- SHORT TASK -
What is needed is the run of lines from the one containing "Keep writing the" through the one containing "headEnd = headRoot", echoed exactly, with both ends kept and nothing added.

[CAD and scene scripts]
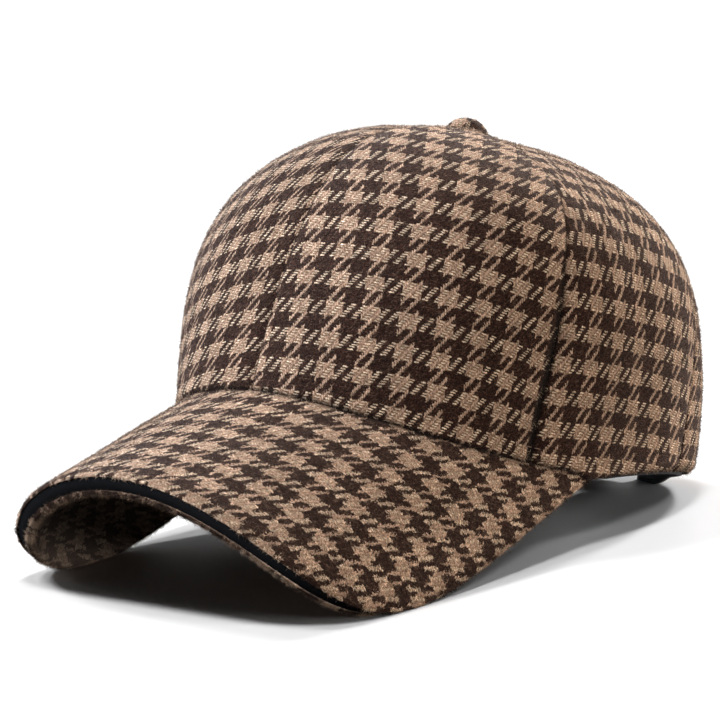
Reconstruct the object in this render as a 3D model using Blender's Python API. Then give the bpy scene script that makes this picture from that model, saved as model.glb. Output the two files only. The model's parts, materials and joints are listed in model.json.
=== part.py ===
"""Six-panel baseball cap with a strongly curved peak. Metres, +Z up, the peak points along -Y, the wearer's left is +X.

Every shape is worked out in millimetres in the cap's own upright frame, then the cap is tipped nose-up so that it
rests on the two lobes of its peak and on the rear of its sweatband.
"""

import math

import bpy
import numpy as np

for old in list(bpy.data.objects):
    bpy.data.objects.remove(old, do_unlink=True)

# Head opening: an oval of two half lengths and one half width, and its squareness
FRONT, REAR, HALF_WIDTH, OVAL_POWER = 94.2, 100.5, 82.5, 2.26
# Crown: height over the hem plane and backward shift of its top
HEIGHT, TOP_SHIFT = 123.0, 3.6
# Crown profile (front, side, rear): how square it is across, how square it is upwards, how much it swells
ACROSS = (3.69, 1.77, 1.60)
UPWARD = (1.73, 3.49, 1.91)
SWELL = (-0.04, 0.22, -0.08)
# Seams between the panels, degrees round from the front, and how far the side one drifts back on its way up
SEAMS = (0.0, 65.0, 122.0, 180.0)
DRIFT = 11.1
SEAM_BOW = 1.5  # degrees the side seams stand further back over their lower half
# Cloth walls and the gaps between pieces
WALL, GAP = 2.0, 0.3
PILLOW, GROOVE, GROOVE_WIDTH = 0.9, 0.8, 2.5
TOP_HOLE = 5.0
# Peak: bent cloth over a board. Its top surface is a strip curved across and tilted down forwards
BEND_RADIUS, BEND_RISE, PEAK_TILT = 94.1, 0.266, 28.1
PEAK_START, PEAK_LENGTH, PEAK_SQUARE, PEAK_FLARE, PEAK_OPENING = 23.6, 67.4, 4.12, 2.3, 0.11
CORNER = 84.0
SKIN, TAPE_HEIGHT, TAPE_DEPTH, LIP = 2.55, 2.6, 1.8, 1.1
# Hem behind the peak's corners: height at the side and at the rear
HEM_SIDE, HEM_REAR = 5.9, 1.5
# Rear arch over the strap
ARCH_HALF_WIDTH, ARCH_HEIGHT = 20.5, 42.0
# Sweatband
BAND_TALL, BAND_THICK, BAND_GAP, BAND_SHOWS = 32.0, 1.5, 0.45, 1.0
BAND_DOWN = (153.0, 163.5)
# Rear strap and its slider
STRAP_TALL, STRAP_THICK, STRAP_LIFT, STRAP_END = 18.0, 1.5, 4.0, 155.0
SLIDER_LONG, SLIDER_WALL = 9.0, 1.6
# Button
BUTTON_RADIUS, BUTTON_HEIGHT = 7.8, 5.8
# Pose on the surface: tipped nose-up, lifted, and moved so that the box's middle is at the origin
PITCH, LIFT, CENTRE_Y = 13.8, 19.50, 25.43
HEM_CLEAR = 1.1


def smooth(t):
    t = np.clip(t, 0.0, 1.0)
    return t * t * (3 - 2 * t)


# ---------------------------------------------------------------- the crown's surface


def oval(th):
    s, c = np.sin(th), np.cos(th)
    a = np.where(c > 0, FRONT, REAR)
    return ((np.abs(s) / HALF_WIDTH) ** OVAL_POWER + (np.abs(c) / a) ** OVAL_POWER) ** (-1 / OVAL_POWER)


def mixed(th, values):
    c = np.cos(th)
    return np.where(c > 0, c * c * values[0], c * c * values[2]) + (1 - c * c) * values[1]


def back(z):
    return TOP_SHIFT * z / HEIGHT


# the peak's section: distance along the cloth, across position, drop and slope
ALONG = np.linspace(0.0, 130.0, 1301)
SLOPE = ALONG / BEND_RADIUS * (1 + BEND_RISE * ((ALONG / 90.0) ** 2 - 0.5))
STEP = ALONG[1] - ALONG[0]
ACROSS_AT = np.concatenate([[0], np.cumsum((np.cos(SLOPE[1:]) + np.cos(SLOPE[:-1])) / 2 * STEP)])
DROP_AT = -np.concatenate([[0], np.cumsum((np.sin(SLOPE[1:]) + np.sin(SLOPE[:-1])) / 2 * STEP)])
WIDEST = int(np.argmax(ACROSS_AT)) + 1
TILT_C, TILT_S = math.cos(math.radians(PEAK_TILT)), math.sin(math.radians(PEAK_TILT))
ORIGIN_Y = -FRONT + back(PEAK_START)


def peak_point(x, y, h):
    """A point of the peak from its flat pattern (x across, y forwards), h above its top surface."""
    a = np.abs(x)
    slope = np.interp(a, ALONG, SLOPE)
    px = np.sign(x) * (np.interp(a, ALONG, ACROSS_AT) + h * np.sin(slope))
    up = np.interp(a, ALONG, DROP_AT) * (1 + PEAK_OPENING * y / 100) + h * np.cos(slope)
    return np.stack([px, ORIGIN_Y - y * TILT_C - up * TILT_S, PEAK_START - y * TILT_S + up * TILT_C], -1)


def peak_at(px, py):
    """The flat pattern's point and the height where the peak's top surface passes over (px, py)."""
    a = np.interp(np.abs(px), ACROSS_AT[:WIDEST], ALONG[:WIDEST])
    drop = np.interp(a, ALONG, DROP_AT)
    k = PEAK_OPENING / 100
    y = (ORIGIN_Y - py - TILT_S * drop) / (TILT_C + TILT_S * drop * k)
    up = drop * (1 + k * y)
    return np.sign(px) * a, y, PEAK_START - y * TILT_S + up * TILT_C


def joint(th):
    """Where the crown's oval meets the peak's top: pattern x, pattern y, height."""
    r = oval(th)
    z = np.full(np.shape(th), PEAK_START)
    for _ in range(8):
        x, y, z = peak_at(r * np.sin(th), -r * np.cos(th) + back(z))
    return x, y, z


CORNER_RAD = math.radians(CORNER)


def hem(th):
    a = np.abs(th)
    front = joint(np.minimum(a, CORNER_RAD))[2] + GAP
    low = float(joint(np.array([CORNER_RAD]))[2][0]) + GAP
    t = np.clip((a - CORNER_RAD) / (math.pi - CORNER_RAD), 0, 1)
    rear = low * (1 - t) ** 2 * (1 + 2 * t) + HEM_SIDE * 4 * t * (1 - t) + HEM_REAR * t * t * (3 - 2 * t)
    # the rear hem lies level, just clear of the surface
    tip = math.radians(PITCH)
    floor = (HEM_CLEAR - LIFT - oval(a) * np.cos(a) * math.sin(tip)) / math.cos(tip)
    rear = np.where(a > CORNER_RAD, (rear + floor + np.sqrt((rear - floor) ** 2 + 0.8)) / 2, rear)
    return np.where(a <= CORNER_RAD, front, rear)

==

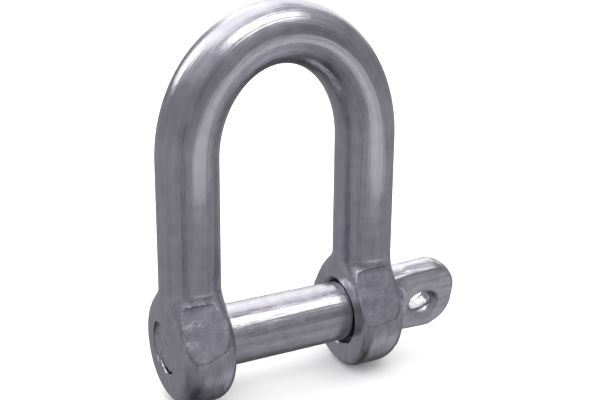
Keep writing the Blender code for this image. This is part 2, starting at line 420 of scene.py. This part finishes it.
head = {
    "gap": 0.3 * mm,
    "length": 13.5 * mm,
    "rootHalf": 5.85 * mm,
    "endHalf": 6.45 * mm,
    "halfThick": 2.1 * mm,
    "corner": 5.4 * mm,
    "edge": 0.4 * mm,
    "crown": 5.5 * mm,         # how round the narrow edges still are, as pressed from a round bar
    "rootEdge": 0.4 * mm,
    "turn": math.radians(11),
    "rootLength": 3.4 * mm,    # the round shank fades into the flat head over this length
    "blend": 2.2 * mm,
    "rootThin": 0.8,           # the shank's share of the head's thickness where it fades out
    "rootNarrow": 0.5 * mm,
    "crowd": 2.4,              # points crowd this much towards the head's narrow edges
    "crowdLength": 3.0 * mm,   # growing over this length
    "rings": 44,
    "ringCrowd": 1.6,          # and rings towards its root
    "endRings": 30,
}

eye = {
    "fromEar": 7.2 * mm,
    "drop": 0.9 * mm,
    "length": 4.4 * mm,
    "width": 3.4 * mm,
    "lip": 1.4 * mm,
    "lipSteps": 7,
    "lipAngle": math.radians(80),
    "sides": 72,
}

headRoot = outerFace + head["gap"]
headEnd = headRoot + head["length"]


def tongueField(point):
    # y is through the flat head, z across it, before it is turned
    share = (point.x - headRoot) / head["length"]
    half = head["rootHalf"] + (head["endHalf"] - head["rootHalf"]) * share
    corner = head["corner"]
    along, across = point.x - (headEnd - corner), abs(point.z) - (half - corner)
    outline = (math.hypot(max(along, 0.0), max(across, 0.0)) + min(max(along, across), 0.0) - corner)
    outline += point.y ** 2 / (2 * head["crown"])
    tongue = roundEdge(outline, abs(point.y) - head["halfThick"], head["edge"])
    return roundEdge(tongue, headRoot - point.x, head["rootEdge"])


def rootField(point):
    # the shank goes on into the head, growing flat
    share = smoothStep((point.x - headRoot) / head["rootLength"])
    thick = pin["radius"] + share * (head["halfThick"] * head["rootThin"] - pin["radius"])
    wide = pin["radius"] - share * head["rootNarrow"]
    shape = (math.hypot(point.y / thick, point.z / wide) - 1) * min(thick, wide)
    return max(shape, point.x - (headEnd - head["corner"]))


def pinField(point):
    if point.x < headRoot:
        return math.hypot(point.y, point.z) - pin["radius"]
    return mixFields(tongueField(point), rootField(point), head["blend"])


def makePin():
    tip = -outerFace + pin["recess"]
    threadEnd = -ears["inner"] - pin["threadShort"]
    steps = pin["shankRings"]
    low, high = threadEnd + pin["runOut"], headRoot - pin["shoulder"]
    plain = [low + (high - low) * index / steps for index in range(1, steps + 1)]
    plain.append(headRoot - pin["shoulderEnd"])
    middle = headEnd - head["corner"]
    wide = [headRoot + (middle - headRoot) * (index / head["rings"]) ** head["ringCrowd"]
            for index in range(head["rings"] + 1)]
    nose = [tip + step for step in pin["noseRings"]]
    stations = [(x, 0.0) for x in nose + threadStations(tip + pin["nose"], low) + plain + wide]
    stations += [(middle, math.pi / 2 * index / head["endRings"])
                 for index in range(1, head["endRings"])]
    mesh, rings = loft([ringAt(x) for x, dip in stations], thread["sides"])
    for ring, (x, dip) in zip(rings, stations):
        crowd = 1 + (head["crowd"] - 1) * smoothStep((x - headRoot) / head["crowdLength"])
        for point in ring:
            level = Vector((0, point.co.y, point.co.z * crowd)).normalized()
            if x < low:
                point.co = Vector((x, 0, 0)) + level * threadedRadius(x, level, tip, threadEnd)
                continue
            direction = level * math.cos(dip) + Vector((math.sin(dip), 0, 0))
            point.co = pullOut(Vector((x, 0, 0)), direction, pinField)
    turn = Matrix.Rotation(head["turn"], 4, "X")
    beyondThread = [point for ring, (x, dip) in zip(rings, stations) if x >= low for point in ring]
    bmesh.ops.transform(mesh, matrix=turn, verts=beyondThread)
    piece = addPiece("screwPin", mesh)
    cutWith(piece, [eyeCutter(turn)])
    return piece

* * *

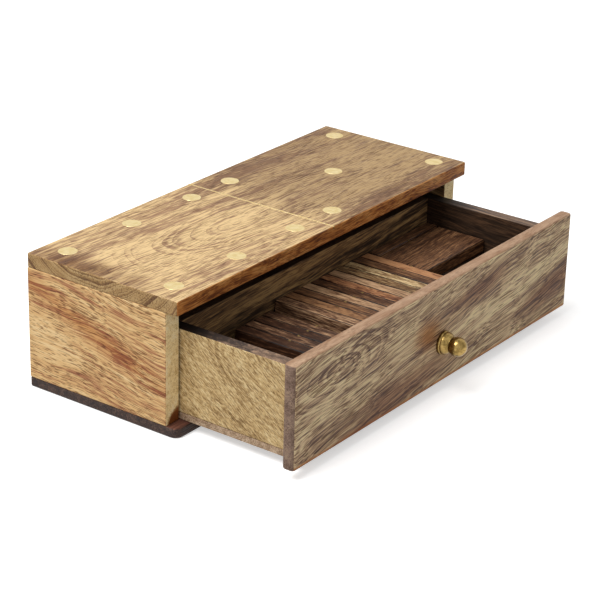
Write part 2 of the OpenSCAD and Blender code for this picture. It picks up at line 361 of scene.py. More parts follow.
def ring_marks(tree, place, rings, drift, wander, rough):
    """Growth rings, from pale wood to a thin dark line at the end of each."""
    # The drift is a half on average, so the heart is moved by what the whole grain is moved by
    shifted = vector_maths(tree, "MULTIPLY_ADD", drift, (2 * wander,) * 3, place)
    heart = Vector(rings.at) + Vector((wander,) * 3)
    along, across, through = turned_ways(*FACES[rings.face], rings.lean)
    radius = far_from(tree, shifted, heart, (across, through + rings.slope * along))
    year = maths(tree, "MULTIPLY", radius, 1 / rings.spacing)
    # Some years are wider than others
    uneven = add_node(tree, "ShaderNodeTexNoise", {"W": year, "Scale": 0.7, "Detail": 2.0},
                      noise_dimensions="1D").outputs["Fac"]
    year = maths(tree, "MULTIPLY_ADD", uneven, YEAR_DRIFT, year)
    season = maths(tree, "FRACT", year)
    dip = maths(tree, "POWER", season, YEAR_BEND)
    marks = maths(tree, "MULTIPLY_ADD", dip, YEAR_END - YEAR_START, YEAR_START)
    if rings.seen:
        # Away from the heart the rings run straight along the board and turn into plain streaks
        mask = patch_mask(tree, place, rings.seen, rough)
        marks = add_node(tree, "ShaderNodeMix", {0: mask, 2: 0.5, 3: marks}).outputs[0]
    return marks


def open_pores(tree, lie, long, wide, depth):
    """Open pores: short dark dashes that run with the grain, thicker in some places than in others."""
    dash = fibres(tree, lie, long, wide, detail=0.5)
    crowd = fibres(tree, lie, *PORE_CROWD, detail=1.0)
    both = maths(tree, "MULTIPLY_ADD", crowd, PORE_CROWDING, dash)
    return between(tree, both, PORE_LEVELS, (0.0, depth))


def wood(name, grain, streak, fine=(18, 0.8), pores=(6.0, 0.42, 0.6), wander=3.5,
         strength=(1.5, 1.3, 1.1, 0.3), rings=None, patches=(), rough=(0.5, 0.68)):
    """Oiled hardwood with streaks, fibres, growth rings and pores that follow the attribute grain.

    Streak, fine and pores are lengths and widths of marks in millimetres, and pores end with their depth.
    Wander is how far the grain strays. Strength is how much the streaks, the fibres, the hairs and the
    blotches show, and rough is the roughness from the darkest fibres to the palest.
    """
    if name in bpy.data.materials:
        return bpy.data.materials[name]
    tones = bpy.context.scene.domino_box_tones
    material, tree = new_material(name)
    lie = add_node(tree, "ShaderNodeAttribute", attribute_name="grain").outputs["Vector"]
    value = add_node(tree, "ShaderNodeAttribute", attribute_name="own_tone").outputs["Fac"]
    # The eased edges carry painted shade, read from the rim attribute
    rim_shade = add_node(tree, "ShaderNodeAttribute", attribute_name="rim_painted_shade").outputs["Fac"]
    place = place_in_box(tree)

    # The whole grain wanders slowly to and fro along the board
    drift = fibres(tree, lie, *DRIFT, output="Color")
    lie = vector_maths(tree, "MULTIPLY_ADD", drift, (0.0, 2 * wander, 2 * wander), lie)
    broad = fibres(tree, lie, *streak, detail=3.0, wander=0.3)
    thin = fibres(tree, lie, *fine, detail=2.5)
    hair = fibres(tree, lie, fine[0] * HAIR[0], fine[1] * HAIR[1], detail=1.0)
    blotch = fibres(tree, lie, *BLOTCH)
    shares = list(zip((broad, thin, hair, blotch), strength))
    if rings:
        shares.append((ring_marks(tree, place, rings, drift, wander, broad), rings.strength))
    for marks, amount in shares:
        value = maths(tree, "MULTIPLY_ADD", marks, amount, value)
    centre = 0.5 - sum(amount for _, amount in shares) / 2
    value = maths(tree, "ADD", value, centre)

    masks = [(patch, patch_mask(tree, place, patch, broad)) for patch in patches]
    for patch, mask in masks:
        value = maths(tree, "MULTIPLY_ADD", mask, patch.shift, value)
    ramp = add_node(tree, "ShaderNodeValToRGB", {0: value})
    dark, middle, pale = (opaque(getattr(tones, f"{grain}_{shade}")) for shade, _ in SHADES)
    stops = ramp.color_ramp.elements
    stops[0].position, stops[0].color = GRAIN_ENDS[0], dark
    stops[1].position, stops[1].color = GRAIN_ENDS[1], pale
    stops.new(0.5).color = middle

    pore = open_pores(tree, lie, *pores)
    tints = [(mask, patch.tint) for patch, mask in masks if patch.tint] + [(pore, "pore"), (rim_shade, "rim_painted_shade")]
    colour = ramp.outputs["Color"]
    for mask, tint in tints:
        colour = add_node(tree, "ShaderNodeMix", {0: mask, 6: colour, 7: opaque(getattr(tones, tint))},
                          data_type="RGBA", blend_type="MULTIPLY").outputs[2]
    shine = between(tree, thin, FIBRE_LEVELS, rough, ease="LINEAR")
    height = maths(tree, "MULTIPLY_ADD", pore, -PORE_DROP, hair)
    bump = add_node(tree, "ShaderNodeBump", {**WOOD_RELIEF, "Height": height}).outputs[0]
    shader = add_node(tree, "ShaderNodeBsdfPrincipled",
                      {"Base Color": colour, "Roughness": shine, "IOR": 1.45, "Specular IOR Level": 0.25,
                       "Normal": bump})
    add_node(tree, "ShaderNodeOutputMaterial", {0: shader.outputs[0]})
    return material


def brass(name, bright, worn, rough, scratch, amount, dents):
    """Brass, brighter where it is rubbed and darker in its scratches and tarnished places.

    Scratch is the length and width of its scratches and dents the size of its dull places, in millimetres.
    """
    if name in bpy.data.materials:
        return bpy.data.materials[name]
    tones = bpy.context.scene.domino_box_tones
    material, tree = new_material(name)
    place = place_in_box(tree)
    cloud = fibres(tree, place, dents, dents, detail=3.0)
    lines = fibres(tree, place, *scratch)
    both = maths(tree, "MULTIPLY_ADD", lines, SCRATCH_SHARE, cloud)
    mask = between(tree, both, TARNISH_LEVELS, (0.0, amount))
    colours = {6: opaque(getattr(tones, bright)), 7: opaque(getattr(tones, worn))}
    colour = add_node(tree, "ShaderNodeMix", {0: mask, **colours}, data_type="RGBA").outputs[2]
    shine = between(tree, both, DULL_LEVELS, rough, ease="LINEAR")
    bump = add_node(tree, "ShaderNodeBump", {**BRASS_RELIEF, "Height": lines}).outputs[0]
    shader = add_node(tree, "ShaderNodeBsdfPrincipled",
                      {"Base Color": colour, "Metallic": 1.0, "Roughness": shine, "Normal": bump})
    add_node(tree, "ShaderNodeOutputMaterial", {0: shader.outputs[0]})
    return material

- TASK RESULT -
Keep writing the Blender code for this image. This is part 2, starting at line 420 of scene.py. This part finishes it.
head = {
    "gap": 0.3 * mm,
    "length": 13.5 * mm,
    "rootHalf": 5.85 * mm,
    "endHalf": 6.45 * mm,
    "halfThick": 2.1 * mm,
    "corner": 5.4 * mm,
    "edge": 0.4 * mm,
    "crown": 5.5 * mm,         # how round the narrow edges still are, as pressed from a round bar
    "rootEdge": 0.4 * mm,
    "turn": math.radians(11),
    "rootLength": 3.4 * mm,    # the round shank fades into the flat head over this length
    "blend": 2.2 * mm,
    "rootThin": 0.8,           # the shank's share of the head's thickness where it fades out
    "rootNarrow": 0.5 * mm,
    "crowd": 2.4,              # points crowd this much towards the head's narrow edges
    "crowdLength": 3.0 * mm,   # growing over this length
    "rings": 44,
    "ringCrowd": 1.6,          # and rings towards its root
    "endRings": 30,
}

eye = {
    "fromEar": 7.2 * mm,
    "drop": 0.9 * mm,
    "length": 4.4 * mm,
    "width": 3.4 * mm,
    "lip": 1.4 * mm,
    "lipSteps": 7,
    "lipAngle": math.radians(80),
    "sides": 72,
}

headRoot = outerFace + head["gap"]
headEnd = headRoot + head["length"]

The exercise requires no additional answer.